As Jack left his OEC term in Washington, the Federal Energy Administration honored him with its first Distinguished Service Award for his pioneering work in advancing energy efficiency and upon his return to Tennessee he continued to retain his ties to shaping national policy by helping to sort out how to implement many of the ideas placed on the table at OEC. He also chaired the panel on analysis of energy demand and conservation of the National Academy Committee on Energy Systems, which laid out the enormous potential for raising energy efficiency. Jack’s return to Tennessee was brief as he was called again to Washington in 1978, this time to head the Congressional Office of Technology Assessment (OTA) where energy efficiency became one of the agency’s most active areas of work for the Congress for almost two decades. Jack’s responsibilities at OTA had broadened considerably but his credibility and personal touch in the area of energy efficiency were widely recognized by Congressional committees and Members working in the area. He was consulted repeatedly for his entire time at OTA to help shape the Nation’s policy agenda for energy efficiency and, under his leadership, a major assessment of energy efficiency led to numerous legislative initiatives in the late 1980s and early 1990s. During this time he also played a key role in establishing the Energy Foundation.

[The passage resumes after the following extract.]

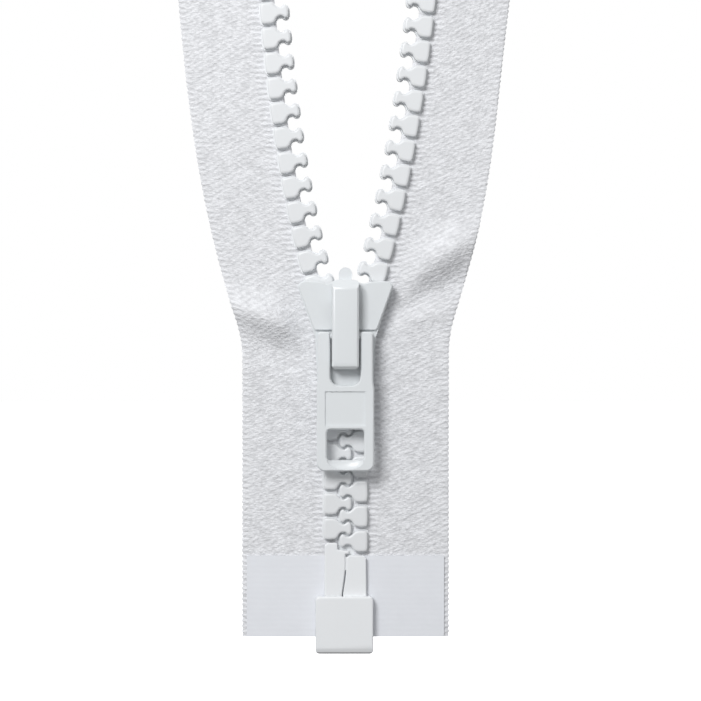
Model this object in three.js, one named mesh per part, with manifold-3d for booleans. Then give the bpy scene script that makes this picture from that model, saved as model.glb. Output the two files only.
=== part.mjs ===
// Open-end zipper with moulded teeth, a locking slider and a pull tab. Millimetres, +Z up.
// The origin is the middle of the box's foot. The front faces -Y, and both rows lie in the plane y = 0.
import * as THREE from "three";
import { mergeVertices } from "three/addons/utils/BufferGeometryUtils.js";
import Module from "manifold-3d";

const wasm = await Module();
wasm.setup();

// Driving dimensions
const PITCH = 3.5; // along a row, from one tooth to the next
const TEETH_PER_SIDE = 23;
const FIRST_TOOTH = { left: 17.55, right: 15.8 }; // half a pitch apart, so that the heads interlock
const TOOTH_HALF_DEPTH = 1.25;
const TOOTH_OUTER = 3.1; // from the row line to the outer face of a tooth
const STOP_GAP = 3.4; // from the last tooth to the top stop

const TAPE_FOOT = 2.3;
const TAPE_TOP = 105;
const TAPE_INNER = 1.6;
const TAPE_FOLD = 3.7; // a line of vertices just outside the teeth
const TAPE_OUTER = 14.55;
const TAPE_HALF_THICKNESS = 0.28;
const TAPE_STEPS = 24;
const FILM_TOP = 13.7;
const FILM_THICKNESS = 0.15;
const SLOT = { inner: 1.35, half: 0.5 }; // the slot in which a tooth or pin holds the tape

const BOX = { left: -4.2, right: 3.9, half: 2.0, top: 8.1, floor: 1.0, corner: 0.6 };
const CAVITY = { left: -3.25, right: -0.34, half: 1.55 }; // the room in the box for the insertion pin
const PIN = { outer: 2.95, bevel: 0.12 };
const INSERTION_PIN = { foot: 1.3, top: 15.6 };
const RETAINER_PIN = { foot: 7.5, top: 13.8 };

const SLIDER = { foot: 37, footHalf: 3.9, corner: 44.5, shoulder: 51.4, top: 52.3, narrow: 4.25, wide: 6.68 };
// The thicker wings of the front plate
const RAISED = { foot: 45.4, footHalf: 4.5, narrow: 4.5, wide: 6.56, bevel: 0.15 };
const PLATE = { inner: 1.55, low: 2.2, high: 2.6, back: 2.4 };
const FLANGE = { thickness: 0.5, slot: 0.5 };
const CAP = { half: 1.9, foot: 40.0, top: 52.4, front: 5.0, wall: 0.9, bevel: 0.55 };
const TUNNEL = { foot: 43.7, top: 49.2 };
const LUG = { half: 1.15, front: 3.7, foot: 41.2 };
const PAWL = { half: 0.7, foot: 45.9, top: 48.8, back: 2.75, front: 3.15, tip: 1.45 };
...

In 1993 Jack was called to perhaps his most public career post as Presidential Science Advisor, confirmed by the Senate only days following the President Clinton’s inauguration. Jack’s experiences on Capitol Hill and his national lab, academic, and prior federal service all contributed to his success in raising energy efficiency to prominence in the National Science and Technology Council’s interagency coordination of energy R&D, the President’s Council on Science and Technology Policy activities helping shape federal R&D, which lead to a substantially increased federal R&D budget for energy efficiency, the Partnership for a New Generation of Vehicles, which led to introduction of hybrid vehicles in Japan and laid the foundation for increasing market share of hybrids in the U.S. in recent years, and others.
Jack has been recognized for his contributions to science, technology, and public service with many honorary degrees and national and international awards. His energy message has been consistent, continuous, authoritative, wise, gentle, humorous, passionate, visionary and an effective voice for energy conservation and efficiency for over forty years. His leadership has produced and continues to produce significant savings in energy end-use throughout the economy. A 1979 plaque from his University of Tennessee colleagues proclaimed him “The Noblest Enviroenergist of all—First in Research, First in Service, and First in the Hearts of His Employees.”